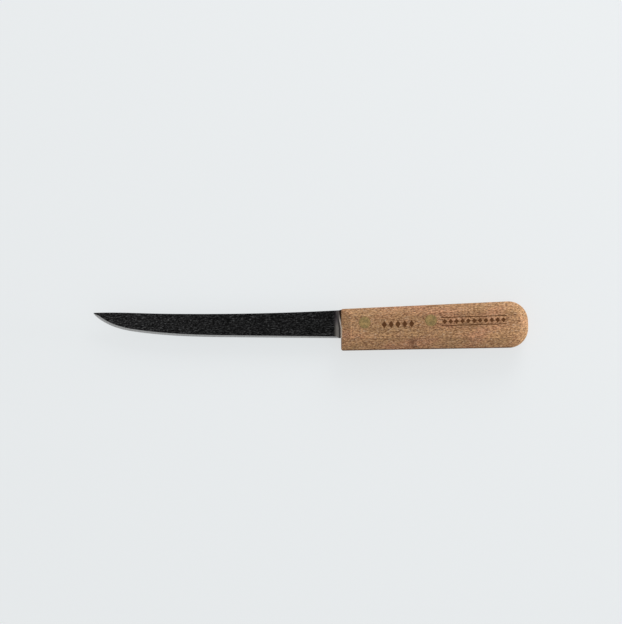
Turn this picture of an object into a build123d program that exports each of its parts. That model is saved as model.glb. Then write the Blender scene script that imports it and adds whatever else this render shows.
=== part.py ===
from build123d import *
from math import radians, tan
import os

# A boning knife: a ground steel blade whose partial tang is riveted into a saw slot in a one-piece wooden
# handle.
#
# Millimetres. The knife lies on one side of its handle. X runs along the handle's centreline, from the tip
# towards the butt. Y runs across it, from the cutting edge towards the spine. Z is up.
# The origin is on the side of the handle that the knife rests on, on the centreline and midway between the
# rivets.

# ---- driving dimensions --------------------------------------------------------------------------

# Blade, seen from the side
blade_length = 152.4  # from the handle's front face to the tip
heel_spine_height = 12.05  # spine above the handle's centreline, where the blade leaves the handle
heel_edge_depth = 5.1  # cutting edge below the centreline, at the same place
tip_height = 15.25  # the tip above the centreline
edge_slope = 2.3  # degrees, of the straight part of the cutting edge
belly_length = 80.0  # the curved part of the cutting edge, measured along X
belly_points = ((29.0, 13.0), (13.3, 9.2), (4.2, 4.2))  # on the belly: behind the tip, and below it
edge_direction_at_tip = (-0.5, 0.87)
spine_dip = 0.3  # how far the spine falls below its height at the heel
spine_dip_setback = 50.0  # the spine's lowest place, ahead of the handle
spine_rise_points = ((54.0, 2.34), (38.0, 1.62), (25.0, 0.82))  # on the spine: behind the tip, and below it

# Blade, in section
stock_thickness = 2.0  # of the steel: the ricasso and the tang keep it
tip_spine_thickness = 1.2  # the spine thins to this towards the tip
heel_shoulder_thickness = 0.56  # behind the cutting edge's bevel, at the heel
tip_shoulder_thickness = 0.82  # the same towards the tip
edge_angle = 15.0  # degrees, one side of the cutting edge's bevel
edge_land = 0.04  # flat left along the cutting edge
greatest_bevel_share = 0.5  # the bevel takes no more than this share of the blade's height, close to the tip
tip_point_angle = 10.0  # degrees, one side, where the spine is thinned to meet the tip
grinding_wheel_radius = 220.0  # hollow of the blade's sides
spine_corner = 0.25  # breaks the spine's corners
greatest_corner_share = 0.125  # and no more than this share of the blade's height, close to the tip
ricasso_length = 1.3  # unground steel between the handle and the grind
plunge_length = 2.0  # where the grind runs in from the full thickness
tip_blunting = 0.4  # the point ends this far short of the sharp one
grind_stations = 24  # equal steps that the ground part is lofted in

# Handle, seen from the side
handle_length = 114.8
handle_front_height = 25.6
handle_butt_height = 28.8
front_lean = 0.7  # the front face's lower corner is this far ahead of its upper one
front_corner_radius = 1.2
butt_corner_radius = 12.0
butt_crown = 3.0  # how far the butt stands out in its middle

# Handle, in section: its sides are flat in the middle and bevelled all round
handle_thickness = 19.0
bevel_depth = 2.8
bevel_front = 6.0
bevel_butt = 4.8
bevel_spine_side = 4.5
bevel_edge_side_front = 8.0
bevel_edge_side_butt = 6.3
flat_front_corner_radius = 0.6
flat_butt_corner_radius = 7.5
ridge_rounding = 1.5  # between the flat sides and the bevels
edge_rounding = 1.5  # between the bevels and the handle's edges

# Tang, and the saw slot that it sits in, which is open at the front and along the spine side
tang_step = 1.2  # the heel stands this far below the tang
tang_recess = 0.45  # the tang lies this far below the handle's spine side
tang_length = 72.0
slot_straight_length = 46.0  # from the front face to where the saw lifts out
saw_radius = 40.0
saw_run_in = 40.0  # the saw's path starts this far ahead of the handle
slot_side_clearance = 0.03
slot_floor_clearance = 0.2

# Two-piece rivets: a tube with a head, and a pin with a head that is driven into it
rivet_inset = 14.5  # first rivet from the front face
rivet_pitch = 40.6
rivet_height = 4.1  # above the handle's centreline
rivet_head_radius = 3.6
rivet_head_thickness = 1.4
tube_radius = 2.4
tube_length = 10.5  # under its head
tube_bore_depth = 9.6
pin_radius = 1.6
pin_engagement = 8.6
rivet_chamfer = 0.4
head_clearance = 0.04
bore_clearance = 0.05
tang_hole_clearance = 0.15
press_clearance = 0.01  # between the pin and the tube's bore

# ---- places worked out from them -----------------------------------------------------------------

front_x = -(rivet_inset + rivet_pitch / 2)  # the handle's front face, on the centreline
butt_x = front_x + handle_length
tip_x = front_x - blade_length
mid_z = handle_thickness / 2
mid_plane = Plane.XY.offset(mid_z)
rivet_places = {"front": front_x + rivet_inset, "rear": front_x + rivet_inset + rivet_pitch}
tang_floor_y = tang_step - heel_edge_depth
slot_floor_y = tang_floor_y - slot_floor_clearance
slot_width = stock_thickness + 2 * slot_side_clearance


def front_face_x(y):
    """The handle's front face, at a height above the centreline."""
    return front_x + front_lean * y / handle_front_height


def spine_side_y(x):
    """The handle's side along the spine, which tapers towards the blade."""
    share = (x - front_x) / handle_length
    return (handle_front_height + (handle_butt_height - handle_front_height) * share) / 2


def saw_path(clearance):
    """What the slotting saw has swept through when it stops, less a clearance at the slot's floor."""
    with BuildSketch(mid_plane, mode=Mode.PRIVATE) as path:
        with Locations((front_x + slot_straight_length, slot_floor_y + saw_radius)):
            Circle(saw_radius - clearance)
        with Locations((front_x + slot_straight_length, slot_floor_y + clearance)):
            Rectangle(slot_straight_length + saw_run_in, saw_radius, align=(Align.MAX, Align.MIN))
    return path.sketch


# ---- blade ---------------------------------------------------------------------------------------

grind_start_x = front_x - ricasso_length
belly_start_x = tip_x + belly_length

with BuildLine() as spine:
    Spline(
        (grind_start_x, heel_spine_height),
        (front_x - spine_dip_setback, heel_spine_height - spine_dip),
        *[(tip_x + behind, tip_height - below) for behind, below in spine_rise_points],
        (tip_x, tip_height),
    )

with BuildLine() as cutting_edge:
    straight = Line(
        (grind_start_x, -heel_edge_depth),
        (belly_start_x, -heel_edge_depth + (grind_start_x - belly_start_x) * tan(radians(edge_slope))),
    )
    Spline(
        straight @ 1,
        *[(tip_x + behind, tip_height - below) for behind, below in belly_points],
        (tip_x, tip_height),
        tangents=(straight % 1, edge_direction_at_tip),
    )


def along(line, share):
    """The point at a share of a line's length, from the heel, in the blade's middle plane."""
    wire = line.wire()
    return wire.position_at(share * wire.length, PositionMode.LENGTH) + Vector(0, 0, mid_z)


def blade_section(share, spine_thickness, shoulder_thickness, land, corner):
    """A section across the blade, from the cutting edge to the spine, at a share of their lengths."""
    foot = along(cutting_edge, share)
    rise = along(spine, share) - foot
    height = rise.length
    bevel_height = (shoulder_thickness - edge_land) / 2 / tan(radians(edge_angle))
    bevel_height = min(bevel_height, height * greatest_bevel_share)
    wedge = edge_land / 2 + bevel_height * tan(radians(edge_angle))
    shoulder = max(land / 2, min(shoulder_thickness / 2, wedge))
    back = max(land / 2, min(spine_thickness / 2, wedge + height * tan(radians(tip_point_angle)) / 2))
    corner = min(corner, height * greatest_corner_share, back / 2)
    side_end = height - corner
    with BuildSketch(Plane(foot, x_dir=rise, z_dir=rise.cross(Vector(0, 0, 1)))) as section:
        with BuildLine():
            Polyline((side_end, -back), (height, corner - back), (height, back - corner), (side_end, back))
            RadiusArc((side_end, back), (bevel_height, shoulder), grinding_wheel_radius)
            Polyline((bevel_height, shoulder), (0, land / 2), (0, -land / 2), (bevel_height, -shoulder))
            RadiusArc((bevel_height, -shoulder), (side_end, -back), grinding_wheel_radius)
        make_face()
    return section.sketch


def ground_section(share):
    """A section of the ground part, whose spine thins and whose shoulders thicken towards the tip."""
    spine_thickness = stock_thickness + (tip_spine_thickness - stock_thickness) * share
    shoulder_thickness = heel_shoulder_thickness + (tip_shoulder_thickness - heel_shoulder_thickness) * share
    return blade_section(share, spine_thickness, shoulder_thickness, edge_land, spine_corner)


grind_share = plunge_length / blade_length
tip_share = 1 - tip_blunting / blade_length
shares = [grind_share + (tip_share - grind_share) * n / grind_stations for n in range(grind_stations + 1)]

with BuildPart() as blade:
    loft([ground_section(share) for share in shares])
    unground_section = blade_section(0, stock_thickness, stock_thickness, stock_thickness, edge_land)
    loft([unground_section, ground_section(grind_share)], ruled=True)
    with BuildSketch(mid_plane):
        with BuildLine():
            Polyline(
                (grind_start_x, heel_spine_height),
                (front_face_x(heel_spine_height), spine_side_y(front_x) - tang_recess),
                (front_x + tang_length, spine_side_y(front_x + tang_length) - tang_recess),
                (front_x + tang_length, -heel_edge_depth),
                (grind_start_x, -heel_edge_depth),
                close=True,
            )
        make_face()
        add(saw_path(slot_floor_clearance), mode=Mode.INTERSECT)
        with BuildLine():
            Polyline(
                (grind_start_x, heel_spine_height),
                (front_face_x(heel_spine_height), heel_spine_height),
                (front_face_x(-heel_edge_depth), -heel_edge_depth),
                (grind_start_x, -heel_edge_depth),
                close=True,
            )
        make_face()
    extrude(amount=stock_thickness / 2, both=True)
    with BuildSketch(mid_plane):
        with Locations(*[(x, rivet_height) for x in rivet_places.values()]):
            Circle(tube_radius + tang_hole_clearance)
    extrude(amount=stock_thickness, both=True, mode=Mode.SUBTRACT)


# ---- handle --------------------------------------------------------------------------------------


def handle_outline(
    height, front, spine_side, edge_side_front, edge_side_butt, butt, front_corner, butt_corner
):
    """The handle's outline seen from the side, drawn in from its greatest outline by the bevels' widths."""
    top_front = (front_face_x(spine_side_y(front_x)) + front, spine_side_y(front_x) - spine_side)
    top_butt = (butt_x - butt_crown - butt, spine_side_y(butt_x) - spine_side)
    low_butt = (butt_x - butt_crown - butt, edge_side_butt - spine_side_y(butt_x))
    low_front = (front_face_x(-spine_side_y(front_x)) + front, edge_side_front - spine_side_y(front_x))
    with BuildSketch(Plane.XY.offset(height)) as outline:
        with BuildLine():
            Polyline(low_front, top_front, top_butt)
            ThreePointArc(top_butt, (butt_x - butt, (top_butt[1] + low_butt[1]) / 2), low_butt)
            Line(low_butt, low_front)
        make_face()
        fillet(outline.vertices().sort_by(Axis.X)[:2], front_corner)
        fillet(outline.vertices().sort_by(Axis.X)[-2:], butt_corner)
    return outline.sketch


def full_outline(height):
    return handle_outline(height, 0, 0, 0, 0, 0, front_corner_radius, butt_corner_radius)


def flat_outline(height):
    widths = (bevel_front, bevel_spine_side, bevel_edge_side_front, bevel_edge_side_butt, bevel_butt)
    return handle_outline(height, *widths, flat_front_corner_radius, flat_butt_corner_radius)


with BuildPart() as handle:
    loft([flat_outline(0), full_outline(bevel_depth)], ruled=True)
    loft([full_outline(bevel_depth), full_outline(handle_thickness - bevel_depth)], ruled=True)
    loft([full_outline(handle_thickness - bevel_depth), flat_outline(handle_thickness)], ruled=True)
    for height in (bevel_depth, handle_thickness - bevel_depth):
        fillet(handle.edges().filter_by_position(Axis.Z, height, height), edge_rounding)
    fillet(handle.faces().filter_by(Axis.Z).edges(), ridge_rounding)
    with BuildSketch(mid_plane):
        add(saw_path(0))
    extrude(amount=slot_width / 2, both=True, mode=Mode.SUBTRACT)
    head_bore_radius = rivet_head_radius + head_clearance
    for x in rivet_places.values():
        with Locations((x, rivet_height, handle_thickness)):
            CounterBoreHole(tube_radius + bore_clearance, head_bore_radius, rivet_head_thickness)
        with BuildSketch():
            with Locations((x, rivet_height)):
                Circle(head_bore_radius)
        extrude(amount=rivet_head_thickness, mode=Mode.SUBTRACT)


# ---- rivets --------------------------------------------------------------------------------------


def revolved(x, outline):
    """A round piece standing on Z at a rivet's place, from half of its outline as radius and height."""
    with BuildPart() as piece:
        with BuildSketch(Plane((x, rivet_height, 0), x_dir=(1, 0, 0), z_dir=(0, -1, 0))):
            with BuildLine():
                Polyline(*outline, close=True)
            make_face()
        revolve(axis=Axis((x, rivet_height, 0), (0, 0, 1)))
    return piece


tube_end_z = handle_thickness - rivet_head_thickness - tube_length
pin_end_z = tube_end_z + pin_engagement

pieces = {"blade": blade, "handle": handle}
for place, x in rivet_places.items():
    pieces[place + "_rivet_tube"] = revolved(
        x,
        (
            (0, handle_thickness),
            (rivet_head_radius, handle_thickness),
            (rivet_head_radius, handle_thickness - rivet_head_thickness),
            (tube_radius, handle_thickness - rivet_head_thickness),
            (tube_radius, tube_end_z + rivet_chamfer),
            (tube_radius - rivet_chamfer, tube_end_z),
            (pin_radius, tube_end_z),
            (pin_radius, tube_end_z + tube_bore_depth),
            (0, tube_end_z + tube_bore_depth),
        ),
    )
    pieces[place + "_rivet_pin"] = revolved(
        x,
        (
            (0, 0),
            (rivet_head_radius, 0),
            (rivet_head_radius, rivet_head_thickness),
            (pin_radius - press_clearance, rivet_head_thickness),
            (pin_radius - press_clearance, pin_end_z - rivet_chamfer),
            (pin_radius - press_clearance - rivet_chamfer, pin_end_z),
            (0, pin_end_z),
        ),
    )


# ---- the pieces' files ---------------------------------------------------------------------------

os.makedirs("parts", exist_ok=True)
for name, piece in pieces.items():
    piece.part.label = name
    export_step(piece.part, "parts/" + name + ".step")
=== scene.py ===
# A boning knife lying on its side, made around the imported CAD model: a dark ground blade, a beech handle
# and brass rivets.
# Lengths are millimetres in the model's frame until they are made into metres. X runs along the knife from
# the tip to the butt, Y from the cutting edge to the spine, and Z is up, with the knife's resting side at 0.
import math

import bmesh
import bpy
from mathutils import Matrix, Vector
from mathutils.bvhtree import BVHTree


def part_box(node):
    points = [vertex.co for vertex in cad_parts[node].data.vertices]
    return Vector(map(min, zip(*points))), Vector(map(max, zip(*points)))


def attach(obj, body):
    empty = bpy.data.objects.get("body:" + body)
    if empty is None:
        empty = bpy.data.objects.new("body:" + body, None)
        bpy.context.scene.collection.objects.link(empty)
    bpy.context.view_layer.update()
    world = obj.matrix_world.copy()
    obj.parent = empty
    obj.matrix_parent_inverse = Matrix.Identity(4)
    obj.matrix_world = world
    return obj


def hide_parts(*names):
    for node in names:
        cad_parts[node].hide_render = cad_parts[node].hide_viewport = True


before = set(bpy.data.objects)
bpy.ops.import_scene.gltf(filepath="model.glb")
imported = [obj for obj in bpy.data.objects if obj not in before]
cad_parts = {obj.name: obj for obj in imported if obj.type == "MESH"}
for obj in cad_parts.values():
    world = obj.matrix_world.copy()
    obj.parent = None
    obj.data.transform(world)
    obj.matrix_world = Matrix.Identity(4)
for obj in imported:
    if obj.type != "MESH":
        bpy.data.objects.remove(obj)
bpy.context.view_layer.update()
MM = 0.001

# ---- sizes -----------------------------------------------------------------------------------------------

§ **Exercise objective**
Return the lines beginning at the one that contains "# ---- the pieces'" and continuing through the last line of the data, exactly as they stand and without any others.

§ **Finished answer**
# ---- the pieces' files ---------------------------------------------------------------------------

os.makedirs("parts", exist_ok=True)
for name, piece in pieces.items():
    piece.part.label = name
    export_step(piece.part, "parts/" + name + ".step")
=== scene.py ===
# A boning knife lying on its side, made around the imported CAD model: a dark ground blade, a beech handle
# and brass rivets.
# Lengths are millimetres in the model's frame until they are made into metres. X runs along the knife from
# the tip to the butt, Y from the cutting edge to the spine, and Z is up, with the knife's resting side at 0.
import math

import bmesh
import bpy
from mathutils import Matrix, Vector
from mathutils.bvhtree import BVHTree


def part_box(node):
    points = [vertex.co for vertex in cad_parts[node].data.vertices]
    return Vector(map(min, zip(*points))), Vector(map(max, zip(*points)))


def attach(obj, body):
    empty = bpy.data.objects.get("body:" + body)
    if empty is None:
        empty = bpy.data.objects.new("body:" + body, None)
        bpy.context.scene.collection.objects.link(empty)
    bpy.context.view_layer.update()
    world = obj.matrix_world.copy()
    obj.parent = empty
    obj.matrix_parent_inverse = Matrix.Identity(4)
    obj.matrix_world = world
    return obj


def hide_parts(*names):
    for node in names:
        cad_parts[node].hide_render = cad_parts[node].hide_viewport = True


before = set(bpy.data.objects)
bpy.ops.import_scene.gltf(filepath="model.glb")
imported = [obj for obj in bpy.data.objects if obj not in before]
cad_parts = {obj.name: obj for obj in imported if obj.type == "MESH"}
for obj in cad_parts.values():
    world = obj.matrix_world.copy()
    obj.parent = None
    obj.data.transform(world)
    obj.matrix_world = Matrix.Identity(4)
for obj in imported:
    if obj.type != "MESH":
        bpy.data.objects.remove(obj)
bpy.context.view_layer.update()
MM = 0.001

# ---- sizes -----------------------------------------------------------------------------------------------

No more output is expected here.